Typical interior service conditions target lower equilibrium moisture than exposed external timber. If you are ordering for interior joinery, discuss moisture specification before delivery, not after installation begins. If you are planning green oak framing, expected movement should be designed in from the outset.
Frequent Mistakes and How to Avoid Them
- Using nominal instead of finished dimensions.
- Mixing mm and m in one equation.
- Ignoring waste in decorative layouts.
- Pricing on net m³ but ordering gross m³.
- Forgetting that treatment, machining, and planing can alter final section size.
- Assuming one density value applies to all moisture conditions.
The simplest fix is to standardise your workflow: confirm section dimensions, run calculator volumes, add waste, then cross check with supplier quotation units.
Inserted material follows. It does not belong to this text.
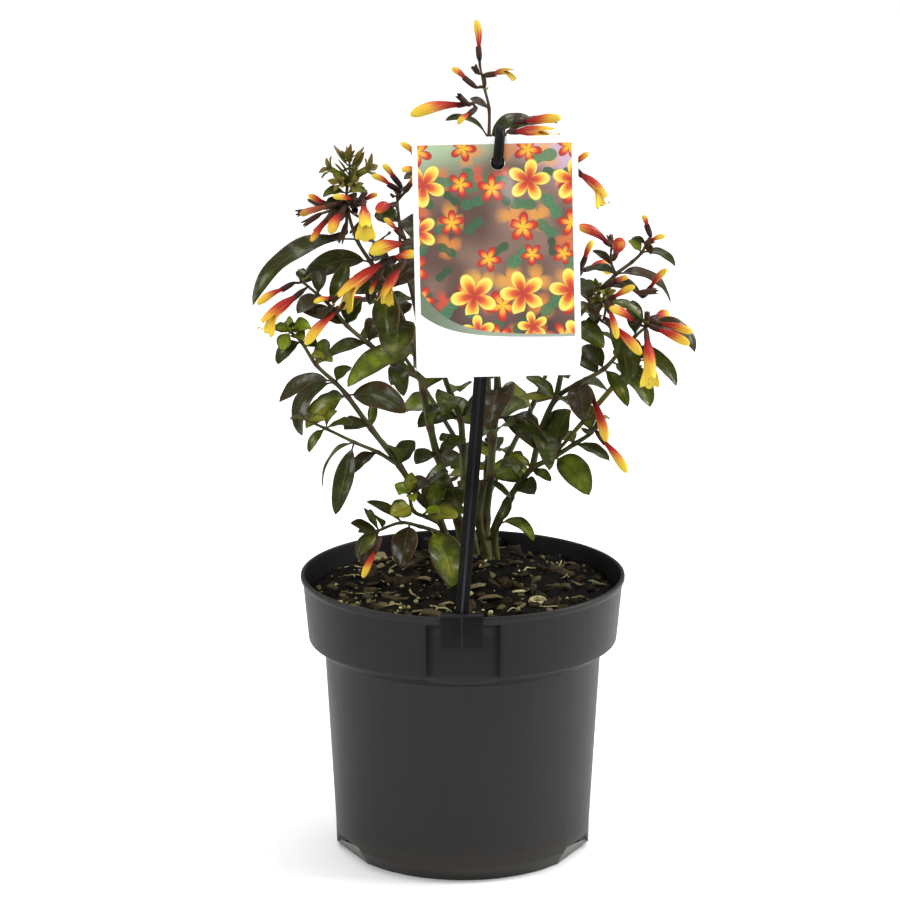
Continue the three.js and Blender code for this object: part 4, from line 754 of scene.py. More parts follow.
def makeCardFinish(style):
    # Print on white card: soft patches of colour with made-up star flowers and leaves scattered over them,
    # a grey-green band under a curved edge, and bare white below it.
    s = style
    f = Finish("printedCard", IOR=1.5, Specular_IOR_Level=0.5, Coat_Roughness=0.12)
    x, down, front = f.value("cardX"), f.value("cardDown"), f.value("front")
    plane = f.node("CombineXYZ", {}, {0: x, 1: down, 2: 0.0})

    # a star in each cell: the distance from its middle in times its reach, three chances, and how near a ray
    def blossoms(seed, spacing, petals, size):
        shifted = f.node("Mapping", {}, {"Vector": plane, "Location": (seed, seed * 1.7, 0)})
        cell = f.node("TexVoronoi", {"voronoi_dimensions": "2D"},
                      {"Vector": shifted, "Scale": 1 / spacing, "Randomness": 0.46})
        away = f.node("VectorMath", {"operation": "SUBTRACT"}, {0: shifted, 1: cell.pick("Position")})
        local = f.node("VectorMath", {"operation": "SCALE"}, {0: away, "Scale": 1 / spacing})
        parts = f.node("SeparateXYZ", {}, {0: local})
        chance = f.node("SeparateColor", {}, {0: cell.pick("Color")})
        angle = f.maths("ARCTAN2", parts.pick("Y"), parts.pick("X")) + chance.pick(0) * 6.28
        away = f.node("VectorMath", {"operation": "LENGTH"}, {0: local}).pick("Value")
        ray = f.maths("ABSOLUTE", f.maths("COSINE", angle * (petals / 2)))
        reach = size * (0.75 + 0.45 * chance.pick(1)) * (0.30 + 0.70 * ray ** (0.8 if petals > 2 else 2.6))
        return away / reach, chance, ray

    blur = f.noise(plane, 0.045, 1)
    mottle = f.noise(plane, 0.9, 3, 0.7)
    ground = f.mix(f.ease(blur + 0.004 * x, 0.40, 0.80), tone(0.095, 0.050, 0.036), tone(0.24, 0.145, 0.11))
    ground = f.mix(f.ease(down + 0.25 * x, 26.0, 5.0, 0.0, 0.9), ground, tone(0.42, 0.55, 0.34))
    ground = f.mix(f.ease(x - down * 1.3, 26.0, 52.0, 0.0, 0.85), ground, tone(0.62, 0.43, 0.56))
    ground = f.mix(f.ease(down, 58.0, 84.0, 0.0, 0.75), ground, tone(0.050, 0.022, 0.026))
    ground = f.mix((mottle - 0.5) * 0.5, ground, tone(0.0, 0.0, 0.0))
    near, chance, ray = blossoms(29.0, 13.0, 3, 0.50)  # blurred ones in the distance
    haze = f.mix(chance.pick(1), tone(0.62, 0.060, 0.030), tone(0.80, 0.40, 0.050))
    ground = f.mix(f.ease(near, 1.25, 0.35, 0.0, 0.75) * (chance.pick(2) > 0.3), ground, haze)
    near, chance, ray = blossoms(41.0, 10.5, 2, 0.52)
    leafHue = f.mix(chance.pick(1), tone(0.012, 0.075, 0.035), tone(0.07, 0.24, 0.11))
    leafHue = f.mix(f.ease(mottle, 0.3, 0.7) * 0.5, leafHue, tone(0.03, 0.06, 0.02))
    picture = f.mix(f.ease(near, 1.05, 0.9) * (chance.pick(2) > 0.35) * 0.9, ground, leafHue)
    near, chance, ray = blossoms(17.0, 15.5, 5, 0.41)
    petal = f.ramp(f.ease(near + 0.25 * (mottle - 0.5), 0.12, 1.0),
                   (0.0, tone(0.80, 0.50, 0.03)), (0.45, tone(0.78, 0.24, 0.03)),
                   (0.7, tone(0.62, 0.05, 0.02)), (1.0, tone(0.34, 0.02, 0.015)))
    petal = f.mix(f.ease(ray, 0.5, 0.05) * 0.6, petal, tone(0.25, 0.02, 0.012))
    picture = f.mix(f.ease(near, 1.05, 0.92) * (chance.pick(2) > 0.25), picture, petal)
    near, chance, ray = blossoms(73.0, 22.5, 5, 0.37)
    petal = f.ramp(f.ease(near + 0.25 * (mottle - 0.5), 0.1, 1.0),
                   (0.0, tone(0.44, 0.03, 0.02)), (0.42, tone(0.66, 0.12, 0.03)),
                   (0.70, tone(0.80, 0.42, 0.04)), (1.0, tone(0.92, 0.76, 0.14)))
    petal = f.mix(f.ease(ray, 0.5, 0.05) * 0.6, petal, tone(0.50, 0.10, 0.02))
    picture = f.mix(f.ease(near, 1.04, 0.94) * (chance.pick(2) > 0.30), picture, petal)
    bandTop = 82.5 - 23.5 * f.maths("EXPONENT", x * -0.087)
    bandHue = f.mix(f.ease(x, 2.0, 34.0), tone(0.135, 0.175, 0.115), tone(0.30, 0.35, 0.27))
    picture = f.mix(f.ease(down, bandTop - 0.25, bandTop), picture, bandHue)
    bandFoot = 83.5 - 12.5 * f.maths("EXPONENT", x * -0.083)
    inside = (x > s["margin"]) * (x < s["width"] - s["margin"] - 0.3)
    inside = inside * (down > s["topMargin"]) * (down < bandFoot)
    colour = f.mix(inside * front, s["paper"], picture)
    f.paint(Base_Color=colour, Roughness=0.30 + 0.10 * mottle,
            Coat_Weight=0.35 * front, Normal=f.bump(f.noise(f.place(), 900, 2), 0.00002, 0.4))
    return f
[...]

This reduces disputes and protects project margin.
Authoritative References for UK Timber and Forestry Data
For official updates and compliance context, consult the following resources:
- UK Government Forestry Statistics
- UK Government Guidance on Timber Regulation and FLEGT
- Penn State Extension Wood Properties Guide (.edu)
These sources help you align buying decisions with current data, legal expectations, and material performance fundamentals.
Final Takeaway
A timber cubic meter calculator is not just a quick conversion tool. It is a procurement control system. When used correctly, it supports accurate ordering, cleaner budgeting, better logistics, and fewer programme delays. For UK projects, where section sizes, moisture conditions, and supply constraints vary by region and merchant, disciplined m³ calculation is essential. Use the calculator above at concept stage, tender stage, and final buying stage. The result is simple: fewer errors, stronger cost certainty, and better outcomes on site.